Matz's first start in over a month went somehow worse than the outing that caused the Mets to demote him to the bullpen. The 29-year-old displayed all the physical signs of a start gone wrong: slumped shoulders, angry glove slaps, head down after giving up base hits. When Matz's start mercifully ended, he'd surrendered six runs on eight hits with three walks and five strikeouts over 2 2/3 innings and 76 pitches. His season ERA leaped to 9.79.

The Mets (23-28) dropped to five games under .500 and will likely have to win all of their nine remaining games to potentially grab a wild-card spot. They play the Braves through the weekend, then host the Rays for a three-game series that wraps up their final homestand, before ending the year against the Nationals in the nation's capital.

It was clear by the first inning Matz hadn't improved since his last crack at the rotation. The southpaw opened the game by giving up four straight hits _ a double and three singles _ to put the Mets in a 1-0 hole. Matz, in one way or another, escaped the first by surrendering just that one run, which encouraged manager Luis Rojas to throw him out there for the second inning.

But Matz again sputtered. By the end of the second inning, the left-hander had faced 15 batters and retired only five of them. He'd allowed seven hits, two walks and a home run on 63 pitches. This was the time to take Matz out of the game. Right-hander Franklyn Kilome was up and down in the bullpen as early as the first inning. Instead of using Kilome in the third, on a clean frame, Rojas again put Matz on the mound.

That is precisely when the season unofficially ended for the Mets.

Matz opened the third by coughing up a leadoff home run to Austin Riley. His first start since Aug. 15 and only appearance this month put the Mets in a 6-0 crater. Kilome finally relieved Matz with two outs in the third, but he wasn't remotely better than his predecessor against the hard-hitting Braves. Kilome conceded six runs on three hits in 1 1/3 innings to effectively remove the Mets from any chance at a resurgence.

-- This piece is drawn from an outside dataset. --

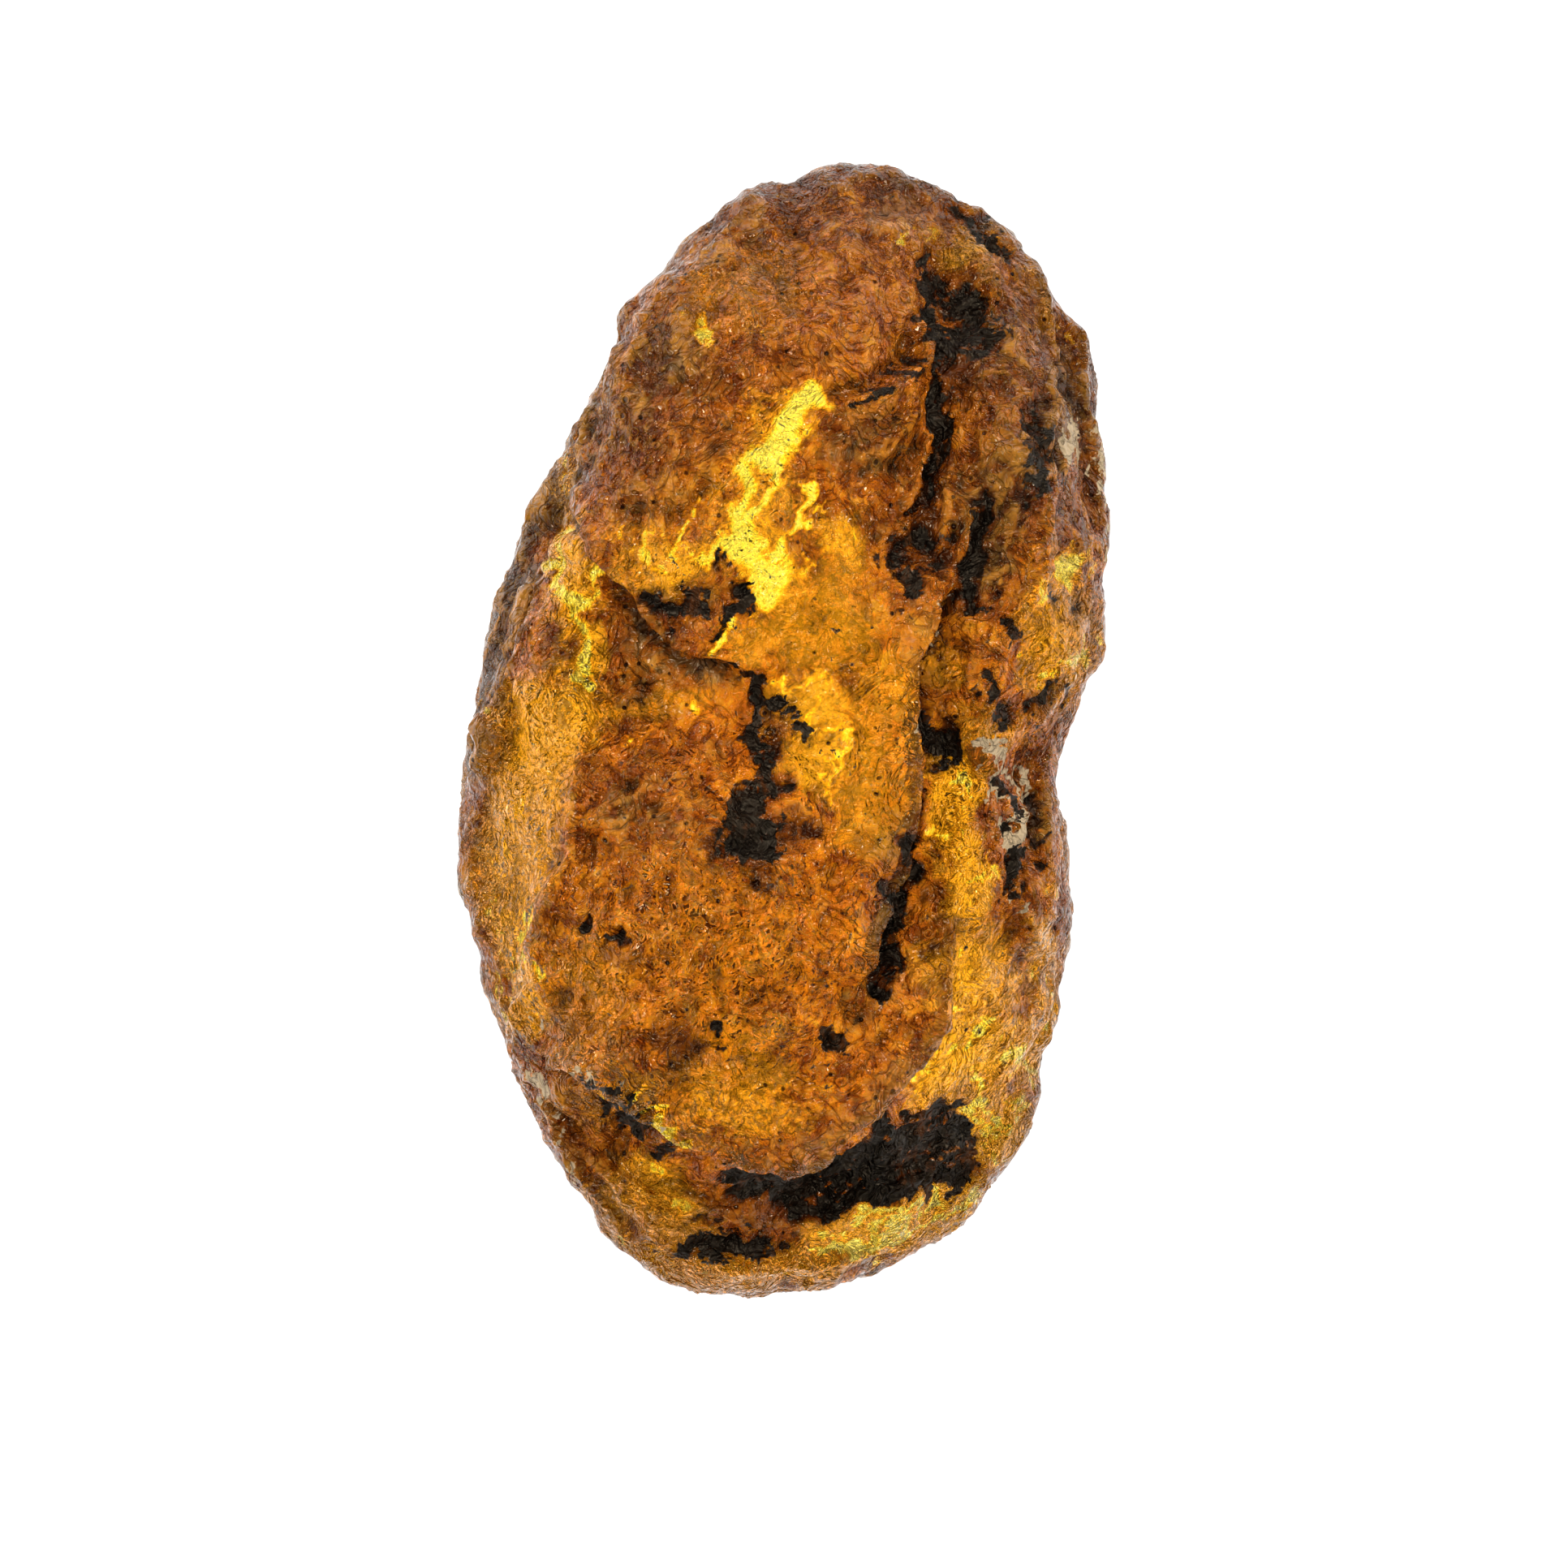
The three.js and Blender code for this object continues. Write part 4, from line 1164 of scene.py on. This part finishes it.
@dataclass(frozen=True)
class AmberFinish:
    """See-through amber under a thin, cloudy, stained skin, with a crust in its furrows."""

    refraction: float = 1.54
    skin_refraction: float = 1.45
    absorbed: Colour = (1.0, 0.91, 0.03)
    absorption: float = 80.0
    streaks: tuple = (1.5, 0.35, 1.1)
    clear_roughness: float = 0.03
    gloss_tint: Colour = (1.0, 0.78, 0.52)
    cloudiness: float = 0.42
    bump: float = 1.0
    bump_reach: float = 0.005
    bump_height: float = 0.1
    swirl: Pattern = Pattern(0.30, 4.0, 0.5, 1.6)
    mottle: Pattern = Pattern(0.8, 4.0, 0.55, 1.3)
    speck: Pattern = Pattern(2.6, 2.0, 0.5, 0.8)
    wisp: Pattern = Pattern(0.75, 5.0, 0.55, 2.6)
    spark: Pattern = Pattern(3.2, 4.0, 0.7, 1.2)
    streak: Pattern = Pattern(1.0, 4.0, 0.6, 0.7)
    crease: Pattern = Pattern(0.55, 3.0, 0.5, 1.6)
    wrinkle: Pattern = Pattern(0.95, 2.0, 0.42, 1.8)
    pits_per_mm: float = 1.25
    crust_edge: Edge = Edge(1.3, 0.44, 0.58)
    window_edge: Edge = Edge(0.5, 0.22, 0.62)
    frost_and_glints_edge: Edge = Edge(1.2, 0.42, 0.60)
    honey_edge: Edge = Edge(0.5, 0.05, 0.8)
    ember_edge: Edge = Edge(0.6, 0.1, 0.9)
    smoke_edge: Edge = Edge(0.6, 0.1, 0.9)
    stain_edge: Edge = Edge(0.9, 0.25, 0.75)
    painted_sheen_edge: Edge = Edge(0.8, 0.2, 0.9)
    ridge_highlight_edge: Edge = Edge(0.6, 0.15, 0.85)
    glowing: Colour = (1.0, 0.28, 0.006)
    bright: Colour = (1.0, 0.86, 0.30)
    # the painted highlight's colour on the crests
    ridge_highlight: Colour = (0.95, 0.42, 0.05)
    # the ramps' stops, each a place and a colour
    depths: tuple = (
        (0.2, (0.05, 0.002, 0.0)), (0.4, (0.28, 0.025, 0.001)), (0.58, (0.66, 0.09, 0.002)),
        (0.85, (1.0, 0.32, 0.015)),
    )
    skin: tuple = (
        (0.2, (0.06, 0.008, 0.001)), (0.4, (0.24, 0.042, 0.002)), (0.56, (0.46, 0.10, 0.003)),
        (0.8, (0.82, 0.26, 0.015)),
    )
    honey: tuple = (
        (0.22, (0.28, 0.055, 0.001)), (0.5, (0.50, 0.135, 0.003)), (0.78, (0.82, 0.34, 0.015)),
    )
    ember: tuple = (
        (0.25, (0.42, 0.10, 0.001)), (0.5, (0.80, 0.27, 0.004)), (0.75, (1.0, 0.55, 0.05)),
    )
    smoke: tuple = (
        (0.25, (0.035, 0.015, 0.005)), (0.5, (0.12, 0.055, 0.014)), (0.75, (0.30, 0.16, 0.05)),
    )
    stain: tuple = (
        (0.25, (0.02, 0.004, 0.001)), (0.5, (0.12, 0.020, 0.002)), (0.75, (0.40, 0.09, 0.005)),
    )
    crust: tuple = (
        (0.3, (0.002, 0.001, 0.0005)), (0.55, (0.012, 0.005, 0.002)), (0.8, (0.16, 0.04, 0.004)),
    )
    window: tuple = (
        (0.25, (0.95, 0.24, 0.002)), (0.42, (1.0, 0.50, 0.012)), (0.58, (1.0, 0.72, 0.04)),
        (0.8, (1.0, 0.90, 0.28)),
    )
    veil: Colour = (0.60, 0.26, 0.035)
    # the painted sheen's colour
    painted_sheen: Colour = (0.56, 0.24, 0.055)
    # the colour of the pale crackle and of the painted glints
    frost_and_glints: Colour = (0.80, 0.58, 0.33)

    def read_layers(self, graph: Graph, place: Value) -> Layers:
        """Work out the values that the amber's colours are mixed by.

        Args:
            graph: The material's graph.
            place: The place in millimetres.

        Returns:
            The values.
        """
        swirl = graph.noise(place, self.swirl)
        mottle = graph.noise(place, self.mottle)
        speck = graph.noise(place, self.speck)
        wisp = graph.noise(place, self.wisp)
        spark = (graph.noise(place, self.spark) - 0.5) * 3.0 + 0.5
        pits = {"Vector": place, "Scale": self.pits_per_mm, "Randomness": 1.0}
        cell = graph.add("ShaderNodeTexVoronoi", {}, pits)
        draw = graph.add("ShaderNodeSeparateColor", {}, {0: cell.out("Color")})
        reach = cell.out("Distance")
        ragged = (mottle - 0.5) * 1.5 + (speck - 0.5) * 0.9
        stretch = {"operation": "MULTIPLY"}
        drawn = graph.add("ShaderNodeVectorMath", stretch, {0: place, 1: self.streaks}).out(0)
        streak = graph.noise(drawn, self.streak)
        crust = graph.mark(Mark.CRUST)
        window = graph.mark(Mark.WINDOW) + ragged * self.window_edge.fray
        # Thin crease lines: sunk by the bump, and darkened in the colours as painted shade.
        creased = (graph.noise(place, self.crease) - 0.5).size()
        return Layers(
            speck=speck,
            tone=(swirl * 0.36 + mottle * 0.30 + speck * 0.10 + streak * 0.24 - 0.5) * 2.5 + 0.41,
            dot=(1.0 - reach.eased(0.10, 0.19)) * draw.out(0).eased(0.66, 0.70),
            ring=(1.0 - (reach - 0.26).size().eased(0.02, 0.07)) * draw.out(1).eased(0.74, 0.78),
            crease=1.0 - creased.eased(0.0, 0.05),
            veil=wisp.eased(0.50, 0.66),
            veiled=graph.mark(Mark.VEIL),
            crust=crust.frayed(ragged, self.crust_edge),
            window=window.eased(self.window_edge.low, self.window_edge.high),
            shine=window.eased(0.3, 1.1) * 0.75 + (spark - 0.5) * 0.5 + 0.12,
            frost_and_glints=graph.mark(Mark.FROST_AND_GLINTS).frayed(ragged, self.frost_and_glints_edge),
            honey=graph.mark(Mark.HONEY).frayed(ragged, self.honey_edge),
            ember=graph.mark(Mark.EMBER).frayed(ragged, self.ember_edge),
            smoke=graph.mark(Mark.SMOKE).frayed(ragged, self.smoke_edge),
            stain=(graph.mark(Mark.STAIN) + crust * 1.2).frayed(ragged, self.stain_edge),
            painted_sheen=graph.mark(Mark.BLOOM).frayed(ragged, self.painted_sheen_edge),
            ridge_highlight=graph.mark(Mark.RIDGE_HIGHLIGHT).frayed(ragged, self.ridge_highlight_edge),
            hollow_shade=graph.mark(Mark.HOLLOW_SHADE),
        )

    def skin_colour(self, graph: Graph, on: Layers) -> Value:
        """Mix the skin's colour, from the plain skin up to the crust.

        Args:
            graph: The material's graph.
            on: The values to mix by.

        Returns:
            The colour.
        """
        colour = graph.ramp(on.tone, self.skin)
        colour = graph.mix(on.honey, colour, graph.ramp(on.tone, self.honey))
        colour = graph.mix(on.ember, colour, graph.ramp(on.tone, self.ember))
        colour = graph.mix(on.smoke * 0.95, colour, graph.ramp(on.tone, self.smoke))
        colour = graph.mix((on.veil * 0.35 + on.ring * 0.45).clamped(), colour, self.veil)
        # Painted sheen: a paler pinkish orange where the light's reflection is painted.
        colour = graph.mix(on.painted_sheen * 0.55, colour, self.painted_sheen)
        # Painted highlight: a brighter orange on the crests.
        colour = graph.mix(on.ridge_highlight * 0.5, colour, self.ridge_highlight)
        colour = graph.mix(on.stain * 0.9, colour, graph.ramp(on.tone, self.stain))
        # Painted shade in the hollows and along the creases, together with the dark specks, in the stain
        # ramp's darkest colour.
        shade_and_specks = (on.hollow_shade * 0.65 + on.dot * 0.8 + on.crease * 0.25).clamped()
        shade_and_speck_colour = self.stain[0][1]
        colour = graph.mix(shade_and_specks, colour, shade_and_speck_colour)
        colour = graph.mix(on.window, colour, graph.ramp(on.shine, self.window))
        # Pale frosty crackle, and the painted glints along the lips.
        colour = graph.mix(on.frost_and_glints, colour, self.frost_and_glints)
        return graph.mix(on.crust, colour, graph.ramp(on.tone, self.crust))

    def clear_colour(self, graph: Graph, on: Layers) -> Value:
        """Mix the colour of the clear amber.

        Args:
            graph: The material's graph.
            on: The values to mix by.

        Returns:
            The colour.
        """
        # Painted shade along the creases: the clear amber's tone is lowered there.
        clear = graph.ramp(on.tone - on.crease * 0.2, self.depths)
        clear = graph.mix((on.honey * 0.35 + on.ember * 0.9).clamped(), clear, self.glowing)
        clear = graph.mix(on.window, clear, graph.ramp(on.shine, self.window))
        return graph.mix(on.veiled, self.bright, clear)

    def cloud(self, on: Layers) -> Value:
        """Work out how much of the cloudy skin covers the clear amber.

        Args:
            on: The values to work from.

        Returns:
            The share, from 0 to 1.
        """
        cloudy = self.cloudiness + (on.tone - 0.5) * 0.4 + on.veil * 0.2 + on.smoke * 0.4
        cloudy = cloudy + on.painted_sheen * 0.3 + on.stain * 0.4 - on.honey * 0.14 - on.ember * 0.42
        # The hollows are made cloudier and the crests clearer, along with their painted shade and painted
        # highlight.
        cloudy = cloudy + on.dot * 0.6 + on.ring * 0.2 + on.hollow_shade * 0.3 + on.crease * 0.1 - on.ridge_highlight * 0.15
        cloudy = cloudy.clamped() * on.veiled * (1.0 - on.window * 0.9)
        return (cloudy + on.crust + on.frost_and_glints).clamped()

    def build(self) -> bpy.types.Material:
        """Make the material.

        Returns:
            The material, whose colours follow the marks on the mesh.
        """
        material = bpy.data.materials.new("amber")
        material.use_nodes = True
        tree = material.node_tree
        tree.nodes.clear()
        graph = Graph(tree)
        object_place = graph.add("ShaderNodeTexCoord", {}, {}).out("Object")
        scale = {"operation": "SCALE"}
        place = graph.add("ShaderNodeVectorMath", scale, {0: object_place, "Scale": 1.0 / MM}).out(0)
        on = self.read_layers(graph, place)
        rough = 0.07 + (on.speck - 0.4) * 0.1 + on.painted_sheen * 0.08 + on.frost_and_glints * 0.3 + on.crust * 0.3
        height = graph.noise(place, self.wrinkle) - on.crease * 0.3 - on.dot * 0.5 + on.ring * 0.25
        bumped = graph.add("ShaderNodeBump", {}, {
            "Strength": self.bump, "Distance": self.bump_reach, "Height": height * self.bump_height,
        }).out(0)
        gloss_tint = (*self.gloss_tint, 1.0)
        inside = graph.add("ShaderNodeBsdfPrincipled", {}, {
            "Base Color": self.clear_colour(graph, on), "Roughness": self.clear_roughness,
            "IOR": self.refraction, "Transmission Weight": 1.0, "Normal": bumped, "Specular Tint": gloss_tint,
        }).out(0)
        skin = graph.add("ShaderNodeBsdfPrincipled", {}, {
            "Base Color": self.skin_colour(graph, on), "Roughness": rough.clamped(),
            "IOR": self.skin_refraction, "Normal": bumped, "Specular Tint": gloss_tint,
        }).out(0)
        surface = graph.add("ShaderNodeMixShader", {}, {0: self.cloud(on), 1: inside, 2: skin}).out(0)
        volume = graph.add("ShaderNodeVolumeAbsorption", {}, {
            "Color": (*self.absorbed, 1.0), "Density": self.absorption,
        }).out(0)
        graph.add("ShaderNodeOutputMaterial", {}, {"Surface": surface, "Volume": volume})
        return material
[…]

Wistfully, players were still clapping and cheering for their teammates as Jake Marisnick drew a two-out walk in the sixth inning _ when the Mets were down by 13 runs. The 2020 Mets are an energetic bunch with the previous year's never-say-die attitude showing up in their comeback efforts this week. But the lineup was placed in a hole before the leadoff batter even approached the dish Friday. The come-from-behind rallies they'd produced Wednesday and Thursday night were impressive, but they were small potatoes compared to the 12-0 deficit they stared down in the fourth inning.